Software & Data Management
When paired with modern benchtop or portable pH meters featuring DIN-ID support, the electrode enables seamless configuration transfer and calibration history logging. The embedded EEPROM stores manufacturer-defined parameters—including serial number, calibration date, slope tolerance thresholds, and junction type—ensuring metrological traceability across instrument changes. Data export formats (CSV, XML) preserve timestamped temperature-corrected mV and pH values, facilitating integration into LIMS (e.g., LabWare, Thermo Fisher SampleManager) and electronic lab notebooks (ELNs). Firmware updates on compatible readers preserve backward compatibility with legacy calibration curves and user-defined SOPs.
Applications
- Pharmaceutical QC: Dissolution testing, buffer preparation verification, and stability-indicating assays per USP
- Food & Beverage: pH monitoring during pasteurization, fermentation (yogurt, beer, wine), and shelf-life studies
- Environmental Labs: Wastewater effluent analysis, soil extract pH determination (ASTM D4972), and leachate characterization
- Academic Research: Kinetic studies requiring simultaneous pH/temperature tracking in reaction calorimetry setups
- Biotechnology: In-line pH control in single-use bioreactors and downstream purification skids
FAQ
What is the expected lifetime of the Silamid® reference system under continuous use?

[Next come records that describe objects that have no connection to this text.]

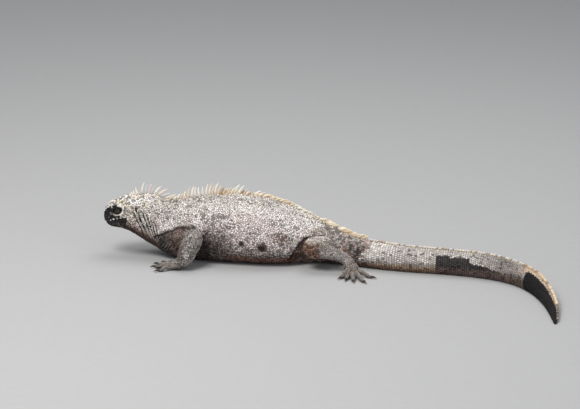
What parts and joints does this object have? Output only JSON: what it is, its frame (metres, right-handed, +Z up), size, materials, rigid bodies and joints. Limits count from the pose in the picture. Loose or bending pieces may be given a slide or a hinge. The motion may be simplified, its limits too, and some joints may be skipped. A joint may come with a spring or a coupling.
{
  "type": "marine iguana model",
  "caption": "Life-size still model of an adult marine iguana at rest on its belly, legs spread, tail curved to its left.",
  "frame": {"origin": "on the floor under the middle of the belly, at the centre of the flat that the belly rests on", "axes": "+Z up, the head towards -X and the body along X, the animal's left side towards -Y"},
  "size_m": [0.8086, 0.5171, 0.1408],
  "materials": {
    "skin": "dry granular scales",
    "claw": "dark horn",
    "eye": "wet gloss"
  },
  "bodies": {
    "root": {"head": "skin", "eye_left": "eye", "eye_right": "eye", "neck": "skin", "torso": "skin", "tail_base": "skin", "tail_middle": "skin", "tail_rear": "skin", "tail_curve": "skin", "tail_end": "skin", "tail_tip": "skin", "upper_arm_left": "skin", "forearm_left": "skin", "hand_left": "skin", "thigh_left": "skin", "shank_left": "skin", "foot_left": "skin", "claw_hand_left_1": "claw", "claw_hand_left_2": "claw", "claw_hand_left_3": "claw", "claw_hand_left_4": "claw", "claw_hand_left_5": "claw", "claw_foot_left_1": "claw", "claw_foot_left_2": "claw", "claw_foot_left_3": "claw", "claw_foot_left_4": "claw", "claw_foot_left_5": "claw", "upper_arm_right": "skin", "forearm_right": "skin", "hand_right": "skin", "thigh_right": "skin", "shank_right": "skin", "foot_right": "skin", "claw_hand_right_1": "claw", "claw_hand_right_2": "claw", "claw_hand_right_3": "claw", "claw_hand_right_4": "claw", "claw_hand_right_5": "claw", "claw_foot_right_1": "claw", "claw_foot_right_2": "claw", "claw_foot_right_3": "claw", "claw_foot_right_4": "claw", "claw_foot_right_5": "claw"}
  },
  "joints": []
}
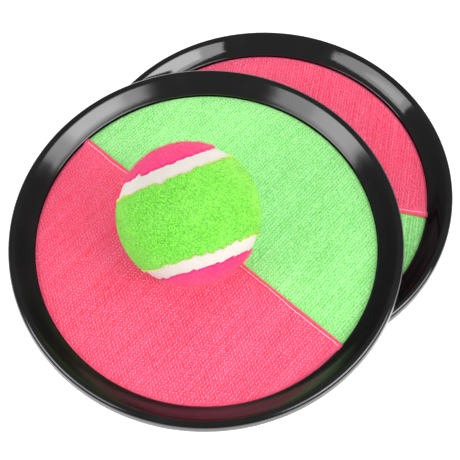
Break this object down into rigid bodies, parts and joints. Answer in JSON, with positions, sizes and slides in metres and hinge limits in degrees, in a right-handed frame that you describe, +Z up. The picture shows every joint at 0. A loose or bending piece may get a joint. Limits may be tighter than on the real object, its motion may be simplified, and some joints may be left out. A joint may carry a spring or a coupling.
{
  "type": "hook and loop catch set",
  "caption": "Toss and catch game: round hand paddles faced with pink and green hook cloth in a black ring, and a felt ball that clings to them.",
  "frame": {"origin": "on the ground, midway between the centres of the two paddles, which is the middle of the set's outline", "axes": "+Z up, out of the catching faces; +Y from the front paddle towards the rear one's far side; +X to the right of the picture"},
  "size_m": [0.2214, 0.2294, 0.0893],
  "materials": {
    "ring_plastic": "glossy black moulding with fine handling scratches",
    "shell_plastic": "black moulding, a little duller than the ring",
    "backing_board": "plain grey board, hidden",
    "pink_hook_cloth": "bright pink hook tape in close staggered rows",
    "green_hook_cloth": "bright green hook tape in close staggered rows",
    "white_thread": "white sewing thread",
    "strap_webbing": "black woven webbing",
    "strap_tab": "black hook patch",
    "ball_rubber": "matte moulded rubber, hidden",
    "green_felt": "bright green napped felt",
    "pink_felt": "bright pink napped felt",
    "white_strip": "smooth off-white tape"
  },
  "bodies": {
    "root": {"front_paddle_face_ring": "ring_plastic", "front_paddle_back_shell": "shell_plastic", "front_paddle_backing_board": "backing_board", "front_paddle_pink_hook_cloth": "pink_hook_cloth", "front_paddle_green_hook_cloth": "green_hook_cloth", "front_paddle_seam_thread": "white_thread", "front_paddle_hand_strap": "strap_webbing", "front_paddle_strap_tab": "strap_tab", "rear_paddle_face_ring": "ring_plastic", "rear_paddle_back_shell": "shell_plastic", "rear_paddle_backing_board": "backing_board", "rear_paddle_pink_hook_cloth": "pink_hook_cloth", "rear_paddle_green_hook_cloth": "green_hook_cloth", "rear_paddle_seam_thread": "white_thread", "rear_paddle_hand_strap": "strap_webbing", "rear_paddle_strap_tab": "strap_tab", "ball_core": "ball_rubber", "ball_green_band": "green_felt", "ball_upper_strip": "white_strip", "ball_lower_strip": "white_strip", "ball_upper_cap": "pink_felt", "ball_lower_cap": "pink_felt"}
  },
  "joints": []
}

With proper storage in 3 mol/L KCl and routine cleaning (e.g., 0.1 M HNO₃ for protein deposits), the Silamid® junction typically maintains stable performance for 12–18 months in standard lab use.
Can this electrode be used with non-DIN meters?

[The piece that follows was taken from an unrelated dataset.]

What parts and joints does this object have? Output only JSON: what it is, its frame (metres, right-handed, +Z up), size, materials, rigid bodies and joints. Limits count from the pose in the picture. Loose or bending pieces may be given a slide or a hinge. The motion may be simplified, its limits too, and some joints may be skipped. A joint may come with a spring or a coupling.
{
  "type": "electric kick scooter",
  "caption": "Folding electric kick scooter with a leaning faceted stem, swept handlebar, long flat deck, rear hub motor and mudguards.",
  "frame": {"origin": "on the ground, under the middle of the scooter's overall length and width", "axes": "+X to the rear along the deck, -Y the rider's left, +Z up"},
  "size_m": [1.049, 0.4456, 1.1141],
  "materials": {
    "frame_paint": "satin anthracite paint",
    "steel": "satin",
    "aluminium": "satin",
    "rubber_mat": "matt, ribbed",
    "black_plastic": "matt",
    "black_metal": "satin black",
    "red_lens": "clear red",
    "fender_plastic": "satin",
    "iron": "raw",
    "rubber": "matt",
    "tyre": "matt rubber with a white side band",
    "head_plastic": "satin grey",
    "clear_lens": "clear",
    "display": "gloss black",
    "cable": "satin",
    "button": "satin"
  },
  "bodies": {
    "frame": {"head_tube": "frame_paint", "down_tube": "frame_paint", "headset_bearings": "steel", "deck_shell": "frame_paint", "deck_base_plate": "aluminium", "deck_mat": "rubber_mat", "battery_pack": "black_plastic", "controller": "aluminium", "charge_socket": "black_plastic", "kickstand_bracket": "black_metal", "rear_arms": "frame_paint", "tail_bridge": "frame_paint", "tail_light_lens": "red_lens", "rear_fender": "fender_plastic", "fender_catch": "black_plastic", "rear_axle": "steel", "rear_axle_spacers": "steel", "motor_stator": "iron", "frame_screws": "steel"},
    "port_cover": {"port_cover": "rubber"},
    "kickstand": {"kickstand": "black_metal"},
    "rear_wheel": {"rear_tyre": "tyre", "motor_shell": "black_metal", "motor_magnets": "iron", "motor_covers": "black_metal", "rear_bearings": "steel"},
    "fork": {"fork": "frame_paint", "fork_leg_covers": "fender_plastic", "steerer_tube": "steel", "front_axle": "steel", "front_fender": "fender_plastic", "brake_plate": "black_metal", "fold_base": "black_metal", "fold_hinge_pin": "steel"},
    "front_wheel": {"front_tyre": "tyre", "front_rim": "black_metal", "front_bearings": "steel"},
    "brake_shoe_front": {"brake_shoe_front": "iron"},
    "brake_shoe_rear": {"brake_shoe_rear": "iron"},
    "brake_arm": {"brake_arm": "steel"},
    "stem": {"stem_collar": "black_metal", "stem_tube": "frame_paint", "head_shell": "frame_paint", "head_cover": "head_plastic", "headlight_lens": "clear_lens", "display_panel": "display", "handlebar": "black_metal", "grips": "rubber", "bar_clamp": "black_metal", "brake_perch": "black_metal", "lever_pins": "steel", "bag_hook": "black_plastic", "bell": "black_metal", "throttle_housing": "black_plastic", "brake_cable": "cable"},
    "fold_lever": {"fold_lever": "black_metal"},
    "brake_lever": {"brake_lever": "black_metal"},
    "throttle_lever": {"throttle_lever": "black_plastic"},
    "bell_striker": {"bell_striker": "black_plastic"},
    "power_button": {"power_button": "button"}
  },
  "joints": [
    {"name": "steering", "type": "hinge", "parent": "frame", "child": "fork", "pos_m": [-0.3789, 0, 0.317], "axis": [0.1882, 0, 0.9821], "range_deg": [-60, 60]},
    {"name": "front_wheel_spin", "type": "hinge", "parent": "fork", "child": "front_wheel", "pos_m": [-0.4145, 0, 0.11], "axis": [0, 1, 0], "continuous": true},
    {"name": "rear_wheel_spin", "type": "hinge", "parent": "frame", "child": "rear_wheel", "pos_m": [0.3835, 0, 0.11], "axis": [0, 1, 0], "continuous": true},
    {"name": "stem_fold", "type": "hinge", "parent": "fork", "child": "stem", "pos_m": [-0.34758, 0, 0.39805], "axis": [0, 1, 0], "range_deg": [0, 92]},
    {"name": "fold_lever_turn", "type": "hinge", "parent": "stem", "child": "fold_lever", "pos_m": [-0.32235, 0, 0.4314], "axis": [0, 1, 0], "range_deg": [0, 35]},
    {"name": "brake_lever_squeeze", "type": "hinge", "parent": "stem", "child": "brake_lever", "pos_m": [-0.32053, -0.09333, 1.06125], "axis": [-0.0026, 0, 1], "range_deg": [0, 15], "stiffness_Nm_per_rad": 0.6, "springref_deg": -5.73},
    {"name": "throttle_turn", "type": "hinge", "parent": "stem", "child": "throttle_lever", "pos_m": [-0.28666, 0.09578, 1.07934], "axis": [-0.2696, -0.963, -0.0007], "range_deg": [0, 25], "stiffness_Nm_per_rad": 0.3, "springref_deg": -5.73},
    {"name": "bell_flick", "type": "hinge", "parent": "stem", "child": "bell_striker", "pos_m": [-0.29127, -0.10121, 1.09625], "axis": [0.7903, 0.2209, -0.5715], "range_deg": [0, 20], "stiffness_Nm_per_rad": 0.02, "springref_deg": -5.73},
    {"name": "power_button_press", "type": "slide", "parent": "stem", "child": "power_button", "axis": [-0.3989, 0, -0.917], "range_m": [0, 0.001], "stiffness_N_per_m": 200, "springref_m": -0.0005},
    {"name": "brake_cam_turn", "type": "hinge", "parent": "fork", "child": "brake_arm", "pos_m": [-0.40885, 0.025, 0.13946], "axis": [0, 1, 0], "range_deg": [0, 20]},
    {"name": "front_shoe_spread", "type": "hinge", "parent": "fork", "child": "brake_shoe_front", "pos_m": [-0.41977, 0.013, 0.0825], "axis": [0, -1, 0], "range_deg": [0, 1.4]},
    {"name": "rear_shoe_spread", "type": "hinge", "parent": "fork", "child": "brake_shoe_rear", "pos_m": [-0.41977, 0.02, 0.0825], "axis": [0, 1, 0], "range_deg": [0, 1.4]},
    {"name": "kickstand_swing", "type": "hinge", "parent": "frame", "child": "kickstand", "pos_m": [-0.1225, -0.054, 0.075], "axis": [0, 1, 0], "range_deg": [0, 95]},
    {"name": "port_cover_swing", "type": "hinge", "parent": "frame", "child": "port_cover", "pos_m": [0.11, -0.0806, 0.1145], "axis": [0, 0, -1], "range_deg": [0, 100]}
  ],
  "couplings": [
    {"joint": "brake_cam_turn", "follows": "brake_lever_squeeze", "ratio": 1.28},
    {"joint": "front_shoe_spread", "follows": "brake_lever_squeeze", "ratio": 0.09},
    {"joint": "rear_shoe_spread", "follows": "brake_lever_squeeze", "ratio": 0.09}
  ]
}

Yes—via DIN-to-BNC or DIN-to-SMEK adapters—but auto-ID and temperature compensation will be disabled; manual entry of sensor parameters and external temperature input are required.
Is the Pt1000 sensor independently calibrated?
Each electrode undergoes individual Pt1000 resistance verification at 0 °C and 100 °C during final QA; full calibration certificates (ISO/IEC 17025) are available upon request.
How should the electrode be cleaned after measuring viscous or oily samples?
Rinse thoroughly with deionized water, then soak for 5–10 minutes in 0.1 M HCl or a mild detergent solution; avoid organic solvents that may degrade the glass membrane or epoxy sealant.
Does the A-5 junction require refilling or maintenance?
No—the A-5 platinum junction is sealed and non-refillable; its design eliminates electrolyte level checks but mandates periodic inspection for crystallization or blockage at the junction aperture.